Repeat, exactly as written, every line from the one holding "# Seal: a rubber" through the one holding "obj.data.transform(world)". Leave out all other lines.

[start of Extracted data]

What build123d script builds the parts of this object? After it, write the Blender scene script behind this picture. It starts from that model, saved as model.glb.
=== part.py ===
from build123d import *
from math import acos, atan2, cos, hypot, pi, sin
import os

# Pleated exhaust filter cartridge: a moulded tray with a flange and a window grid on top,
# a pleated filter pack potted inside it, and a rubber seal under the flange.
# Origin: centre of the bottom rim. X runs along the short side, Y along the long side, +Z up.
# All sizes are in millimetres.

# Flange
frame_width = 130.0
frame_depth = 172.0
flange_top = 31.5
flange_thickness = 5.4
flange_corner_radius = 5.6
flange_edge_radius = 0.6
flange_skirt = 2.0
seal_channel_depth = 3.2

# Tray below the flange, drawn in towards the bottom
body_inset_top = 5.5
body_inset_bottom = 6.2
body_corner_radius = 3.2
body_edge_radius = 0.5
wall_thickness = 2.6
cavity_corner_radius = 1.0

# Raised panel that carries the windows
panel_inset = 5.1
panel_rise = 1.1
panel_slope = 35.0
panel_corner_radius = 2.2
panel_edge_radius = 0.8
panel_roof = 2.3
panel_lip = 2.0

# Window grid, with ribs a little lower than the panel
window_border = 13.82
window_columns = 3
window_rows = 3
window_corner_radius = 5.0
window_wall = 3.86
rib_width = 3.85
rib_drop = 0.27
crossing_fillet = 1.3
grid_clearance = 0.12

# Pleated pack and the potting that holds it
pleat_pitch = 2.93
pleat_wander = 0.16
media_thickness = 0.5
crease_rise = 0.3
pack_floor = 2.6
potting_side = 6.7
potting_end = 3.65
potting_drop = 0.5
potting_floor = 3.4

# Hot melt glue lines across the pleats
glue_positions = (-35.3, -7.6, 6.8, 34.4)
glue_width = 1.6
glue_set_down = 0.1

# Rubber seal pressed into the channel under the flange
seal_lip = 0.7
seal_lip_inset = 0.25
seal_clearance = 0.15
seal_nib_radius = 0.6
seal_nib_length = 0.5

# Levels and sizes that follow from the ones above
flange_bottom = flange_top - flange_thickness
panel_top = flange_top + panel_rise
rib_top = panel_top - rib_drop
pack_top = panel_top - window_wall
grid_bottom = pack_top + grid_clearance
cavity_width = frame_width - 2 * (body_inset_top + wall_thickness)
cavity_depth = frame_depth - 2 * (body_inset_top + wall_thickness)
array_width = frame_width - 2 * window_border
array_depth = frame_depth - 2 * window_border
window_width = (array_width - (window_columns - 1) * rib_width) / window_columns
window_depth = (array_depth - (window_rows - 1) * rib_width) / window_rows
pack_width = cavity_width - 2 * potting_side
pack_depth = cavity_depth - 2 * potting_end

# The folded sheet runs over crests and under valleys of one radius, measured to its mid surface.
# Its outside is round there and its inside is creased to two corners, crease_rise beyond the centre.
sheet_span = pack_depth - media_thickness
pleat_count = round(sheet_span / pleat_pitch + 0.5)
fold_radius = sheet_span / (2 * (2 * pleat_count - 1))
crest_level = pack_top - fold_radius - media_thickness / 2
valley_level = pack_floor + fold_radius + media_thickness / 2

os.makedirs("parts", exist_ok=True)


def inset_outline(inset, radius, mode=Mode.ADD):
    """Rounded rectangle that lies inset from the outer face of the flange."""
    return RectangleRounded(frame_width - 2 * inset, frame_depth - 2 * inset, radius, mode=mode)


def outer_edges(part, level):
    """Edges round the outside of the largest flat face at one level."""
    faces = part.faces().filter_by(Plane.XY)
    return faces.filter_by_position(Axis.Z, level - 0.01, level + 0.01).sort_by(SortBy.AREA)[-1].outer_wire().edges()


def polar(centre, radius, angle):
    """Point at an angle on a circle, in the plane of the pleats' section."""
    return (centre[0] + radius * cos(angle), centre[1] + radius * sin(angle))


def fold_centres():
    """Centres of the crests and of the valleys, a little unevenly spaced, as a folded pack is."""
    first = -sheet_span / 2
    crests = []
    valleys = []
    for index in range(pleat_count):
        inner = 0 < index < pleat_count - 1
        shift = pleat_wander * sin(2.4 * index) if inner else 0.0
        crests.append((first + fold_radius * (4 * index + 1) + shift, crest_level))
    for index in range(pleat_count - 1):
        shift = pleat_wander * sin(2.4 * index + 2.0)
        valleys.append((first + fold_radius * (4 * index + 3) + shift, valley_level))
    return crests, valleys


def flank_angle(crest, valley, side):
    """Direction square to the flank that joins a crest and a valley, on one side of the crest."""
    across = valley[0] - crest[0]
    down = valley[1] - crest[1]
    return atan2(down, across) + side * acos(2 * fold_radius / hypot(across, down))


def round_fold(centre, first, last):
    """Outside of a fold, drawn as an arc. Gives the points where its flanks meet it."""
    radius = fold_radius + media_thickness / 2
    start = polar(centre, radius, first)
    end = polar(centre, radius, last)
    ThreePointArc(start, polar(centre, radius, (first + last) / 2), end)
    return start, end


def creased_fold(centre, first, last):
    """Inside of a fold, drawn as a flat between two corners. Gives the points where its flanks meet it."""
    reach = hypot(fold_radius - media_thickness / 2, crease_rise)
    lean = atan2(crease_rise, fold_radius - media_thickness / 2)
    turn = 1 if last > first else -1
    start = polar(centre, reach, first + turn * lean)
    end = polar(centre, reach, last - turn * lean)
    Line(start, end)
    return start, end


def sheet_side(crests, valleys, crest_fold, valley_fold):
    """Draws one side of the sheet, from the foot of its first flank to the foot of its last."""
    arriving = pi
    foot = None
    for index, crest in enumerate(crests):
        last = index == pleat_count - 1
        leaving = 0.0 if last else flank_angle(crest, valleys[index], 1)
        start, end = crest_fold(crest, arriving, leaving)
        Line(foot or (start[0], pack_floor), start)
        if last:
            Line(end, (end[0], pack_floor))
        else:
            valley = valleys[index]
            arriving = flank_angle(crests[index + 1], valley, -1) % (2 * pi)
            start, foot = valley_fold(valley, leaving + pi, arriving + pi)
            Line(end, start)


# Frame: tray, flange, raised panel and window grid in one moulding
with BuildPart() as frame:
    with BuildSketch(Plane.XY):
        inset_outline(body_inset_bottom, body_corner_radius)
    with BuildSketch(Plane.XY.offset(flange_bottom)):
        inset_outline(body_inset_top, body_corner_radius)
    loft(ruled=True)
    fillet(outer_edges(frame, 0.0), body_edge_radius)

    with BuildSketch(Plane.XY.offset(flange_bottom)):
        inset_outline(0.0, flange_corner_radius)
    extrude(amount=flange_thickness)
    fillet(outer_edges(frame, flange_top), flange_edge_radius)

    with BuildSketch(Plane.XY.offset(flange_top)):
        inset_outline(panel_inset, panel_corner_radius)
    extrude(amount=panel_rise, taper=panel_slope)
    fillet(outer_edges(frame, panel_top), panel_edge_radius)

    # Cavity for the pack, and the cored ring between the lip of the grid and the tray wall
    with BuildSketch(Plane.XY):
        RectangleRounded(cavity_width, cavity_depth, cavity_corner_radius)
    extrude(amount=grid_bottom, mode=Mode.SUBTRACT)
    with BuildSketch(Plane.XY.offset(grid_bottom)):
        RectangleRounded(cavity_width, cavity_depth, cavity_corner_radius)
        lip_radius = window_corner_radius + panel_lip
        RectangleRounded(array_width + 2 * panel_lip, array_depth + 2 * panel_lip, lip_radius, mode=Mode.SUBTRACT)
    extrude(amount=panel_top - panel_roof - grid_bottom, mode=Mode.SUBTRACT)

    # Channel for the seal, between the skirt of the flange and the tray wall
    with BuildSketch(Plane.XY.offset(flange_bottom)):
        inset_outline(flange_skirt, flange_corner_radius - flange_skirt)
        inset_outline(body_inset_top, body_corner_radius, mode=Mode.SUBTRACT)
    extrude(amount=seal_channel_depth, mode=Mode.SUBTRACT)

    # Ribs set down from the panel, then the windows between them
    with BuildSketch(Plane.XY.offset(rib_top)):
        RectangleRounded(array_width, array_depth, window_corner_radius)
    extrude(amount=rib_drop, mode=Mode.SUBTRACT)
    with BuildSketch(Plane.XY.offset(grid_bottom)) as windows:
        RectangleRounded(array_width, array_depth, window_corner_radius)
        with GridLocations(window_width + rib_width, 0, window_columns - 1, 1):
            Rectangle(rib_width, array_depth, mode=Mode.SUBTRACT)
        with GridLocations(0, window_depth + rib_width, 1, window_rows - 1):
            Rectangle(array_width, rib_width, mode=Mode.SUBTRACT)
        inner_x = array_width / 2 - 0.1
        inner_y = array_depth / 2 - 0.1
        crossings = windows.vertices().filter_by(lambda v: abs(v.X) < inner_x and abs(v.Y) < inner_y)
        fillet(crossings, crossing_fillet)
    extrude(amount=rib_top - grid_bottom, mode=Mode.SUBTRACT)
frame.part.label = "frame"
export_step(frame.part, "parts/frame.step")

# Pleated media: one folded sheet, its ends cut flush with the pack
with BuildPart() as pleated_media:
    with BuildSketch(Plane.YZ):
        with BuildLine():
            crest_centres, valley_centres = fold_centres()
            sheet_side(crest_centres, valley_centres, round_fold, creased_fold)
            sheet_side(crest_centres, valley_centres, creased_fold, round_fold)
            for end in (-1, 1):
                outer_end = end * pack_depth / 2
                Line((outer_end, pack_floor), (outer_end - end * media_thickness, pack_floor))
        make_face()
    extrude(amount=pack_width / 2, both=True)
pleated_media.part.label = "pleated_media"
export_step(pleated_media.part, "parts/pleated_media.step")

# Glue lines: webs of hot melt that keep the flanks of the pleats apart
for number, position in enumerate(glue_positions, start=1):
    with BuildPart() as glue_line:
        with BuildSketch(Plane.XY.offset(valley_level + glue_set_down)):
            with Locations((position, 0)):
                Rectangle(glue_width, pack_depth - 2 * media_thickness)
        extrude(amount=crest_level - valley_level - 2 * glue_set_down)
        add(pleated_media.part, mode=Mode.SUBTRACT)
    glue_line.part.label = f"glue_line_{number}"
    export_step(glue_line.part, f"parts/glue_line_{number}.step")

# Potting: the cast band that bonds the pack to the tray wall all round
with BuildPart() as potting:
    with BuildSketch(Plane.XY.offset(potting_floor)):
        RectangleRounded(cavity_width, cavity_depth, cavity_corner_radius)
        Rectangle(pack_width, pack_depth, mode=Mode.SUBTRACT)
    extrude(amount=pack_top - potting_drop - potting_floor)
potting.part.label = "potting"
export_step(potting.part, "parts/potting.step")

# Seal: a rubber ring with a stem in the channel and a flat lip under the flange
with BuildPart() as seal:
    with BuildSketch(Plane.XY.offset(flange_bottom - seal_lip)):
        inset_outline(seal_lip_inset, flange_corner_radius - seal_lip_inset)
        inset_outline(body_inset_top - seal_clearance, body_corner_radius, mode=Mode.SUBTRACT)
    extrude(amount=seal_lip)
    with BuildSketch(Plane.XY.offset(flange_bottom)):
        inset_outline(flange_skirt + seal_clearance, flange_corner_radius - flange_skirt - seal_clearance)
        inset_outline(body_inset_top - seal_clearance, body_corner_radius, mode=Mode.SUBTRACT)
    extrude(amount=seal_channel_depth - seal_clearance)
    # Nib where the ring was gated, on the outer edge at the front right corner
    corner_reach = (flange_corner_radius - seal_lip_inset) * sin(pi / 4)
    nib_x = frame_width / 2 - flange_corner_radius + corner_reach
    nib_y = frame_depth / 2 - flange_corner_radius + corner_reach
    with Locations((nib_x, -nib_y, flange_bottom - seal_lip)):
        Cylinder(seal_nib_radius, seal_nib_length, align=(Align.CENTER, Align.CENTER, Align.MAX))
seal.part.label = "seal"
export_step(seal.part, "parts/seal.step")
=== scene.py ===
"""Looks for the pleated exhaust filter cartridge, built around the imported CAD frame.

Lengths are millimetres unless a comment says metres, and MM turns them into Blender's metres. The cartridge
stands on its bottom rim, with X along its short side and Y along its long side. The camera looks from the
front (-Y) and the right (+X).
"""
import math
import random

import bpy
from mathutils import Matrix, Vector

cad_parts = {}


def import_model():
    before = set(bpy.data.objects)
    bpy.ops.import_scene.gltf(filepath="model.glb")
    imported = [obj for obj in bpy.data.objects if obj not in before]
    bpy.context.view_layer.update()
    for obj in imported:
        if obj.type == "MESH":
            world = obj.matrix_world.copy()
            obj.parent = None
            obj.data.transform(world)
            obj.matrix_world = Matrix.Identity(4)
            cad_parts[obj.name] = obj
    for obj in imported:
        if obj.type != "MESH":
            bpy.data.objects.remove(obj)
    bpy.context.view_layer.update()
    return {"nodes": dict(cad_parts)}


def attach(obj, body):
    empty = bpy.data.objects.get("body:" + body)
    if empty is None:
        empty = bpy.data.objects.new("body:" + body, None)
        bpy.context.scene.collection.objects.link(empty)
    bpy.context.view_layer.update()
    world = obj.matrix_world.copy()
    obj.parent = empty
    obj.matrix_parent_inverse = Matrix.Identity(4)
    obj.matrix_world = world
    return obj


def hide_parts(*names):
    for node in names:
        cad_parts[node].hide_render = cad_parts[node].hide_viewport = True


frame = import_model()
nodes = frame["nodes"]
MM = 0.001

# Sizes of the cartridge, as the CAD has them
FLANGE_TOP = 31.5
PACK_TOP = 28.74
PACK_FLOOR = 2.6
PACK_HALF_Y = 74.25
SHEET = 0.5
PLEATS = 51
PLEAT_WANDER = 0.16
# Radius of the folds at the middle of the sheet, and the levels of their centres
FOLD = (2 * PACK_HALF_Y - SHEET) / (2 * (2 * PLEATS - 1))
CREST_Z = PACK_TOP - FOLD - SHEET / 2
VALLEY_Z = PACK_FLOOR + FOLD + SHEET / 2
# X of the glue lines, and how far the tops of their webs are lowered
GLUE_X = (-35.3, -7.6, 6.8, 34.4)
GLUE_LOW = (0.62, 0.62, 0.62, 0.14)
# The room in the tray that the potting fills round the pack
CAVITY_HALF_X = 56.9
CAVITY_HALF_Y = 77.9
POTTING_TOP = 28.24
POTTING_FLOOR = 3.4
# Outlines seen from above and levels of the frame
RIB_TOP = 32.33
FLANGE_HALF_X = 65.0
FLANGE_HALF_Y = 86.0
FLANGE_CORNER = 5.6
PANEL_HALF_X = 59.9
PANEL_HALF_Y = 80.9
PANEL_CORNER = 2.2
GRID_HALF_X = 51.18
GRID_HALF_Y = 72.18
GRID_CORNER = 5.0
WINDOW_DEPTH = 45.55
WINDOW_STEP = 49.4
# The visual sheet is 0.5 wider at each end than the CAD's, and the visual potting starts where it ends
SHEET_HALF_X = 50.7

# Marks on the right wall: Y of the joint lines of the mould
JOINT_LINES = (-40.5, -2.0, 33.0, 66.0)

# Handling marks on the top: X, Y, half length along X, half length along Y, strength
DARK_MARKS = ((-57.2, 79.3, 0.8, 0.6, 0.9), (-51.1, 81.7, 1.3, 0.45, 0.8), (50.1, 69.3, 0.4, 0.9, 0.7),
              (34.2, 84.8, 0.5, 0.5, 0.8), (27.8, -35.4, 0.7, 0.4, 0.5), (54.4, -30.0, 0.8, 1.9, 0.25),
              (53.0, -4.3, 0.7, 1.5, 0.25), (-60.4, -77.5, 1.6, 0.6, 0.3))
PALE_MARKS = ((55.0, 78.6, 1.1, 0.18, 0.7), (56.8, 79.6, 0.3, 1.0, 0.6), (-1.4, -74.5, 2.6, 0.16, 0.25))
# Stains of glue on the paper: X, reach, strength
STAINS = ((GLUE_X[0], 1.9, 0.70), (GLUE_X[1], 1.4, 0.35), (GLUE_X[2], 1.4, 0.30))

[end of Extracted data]
[start of Extracted data]

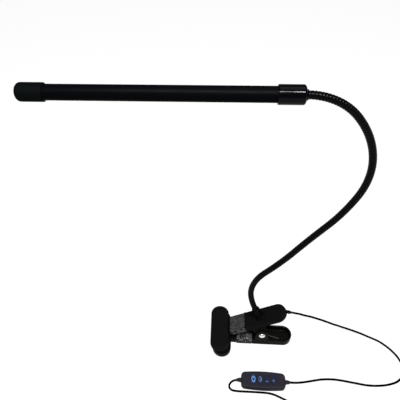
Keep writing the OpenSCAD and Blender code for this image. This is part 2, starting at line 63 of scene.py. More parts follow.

[end of Extracted data]

Output for this exercise →
# Seal: a rubber ring with a stem in the channel and a flat lip under the flange
with BuildPart() as seal:
    with BuildSketch(Plane.XY.offset(flange_bottom - seal_lip)):
        inset_outline(seal_lip_inset, flange_corner_radius - seal_lip_inset)
        inset_outline(body_inset_top - seal_clearance, body_corner_radius, mode=Mode.SUBTRACT)
    extrude(amount=seal_lip)
    with BuildSketch(Plane.XY.offset(flange_bottom)):
        inset_outline(flange_skirt + seal_clearance, flange_corner_radius - flange_skirt - seal_clearance)
        inset_outline(body_inset_top - seal_clearance, body_corner_radius, mode=Mode.SUBTRACT)
    extrude(amount=seal_channel_depth - seal_clearance)
    # Nib where the ring was gated, on the outer edge at the front right corner
    corner_reach = (flange_corner_radius - seal_lip_inset) * sin(pi / 4)
    nib_x = frame_width / 2 - flange_corner_radius + corner_reach
    nib_y = frame_depth / 2 - flange_corner_radius + corner_reach
    with Locations((nib_x, -nib_y, flange_bottom - seal_lip)):
        Cylinder(seal_nib_radius, seal_nib_length, align=(Align.CENTER, Align.CENTER, Align.MAX))
seal.part.label = "seal"
export_step(seal.part, "parts/seal.step")
=== scene.py ===
"""Looks for the pleated exhaust filter cartridge, built around the imported CAD frame.

Lengths are millimetres unless a comment says metres, and MM turns them into Blender's metres. The cartridge
stands on its bottom rim, with X along its short side and Y along its long side. The camera looks from the
front (-Y) and the right (+X).
"""
import math
import random

import bpy
from mathutils import Matrix, Vector

cad_parts = {}


def import_model():
    before = set(bpy.data.objects)
    bpy.ops.import_scene.gltf(filepath="model.glb")
    imported = [obj for obj in bpy.data.objects if obj not in before]
    bpy.context.view_layer.update()
    for obj in imported:
        if obj.type == "MESH":
            world = obj.matrix_world.copy()
            obj.parent = None
            obj.data.transform(world)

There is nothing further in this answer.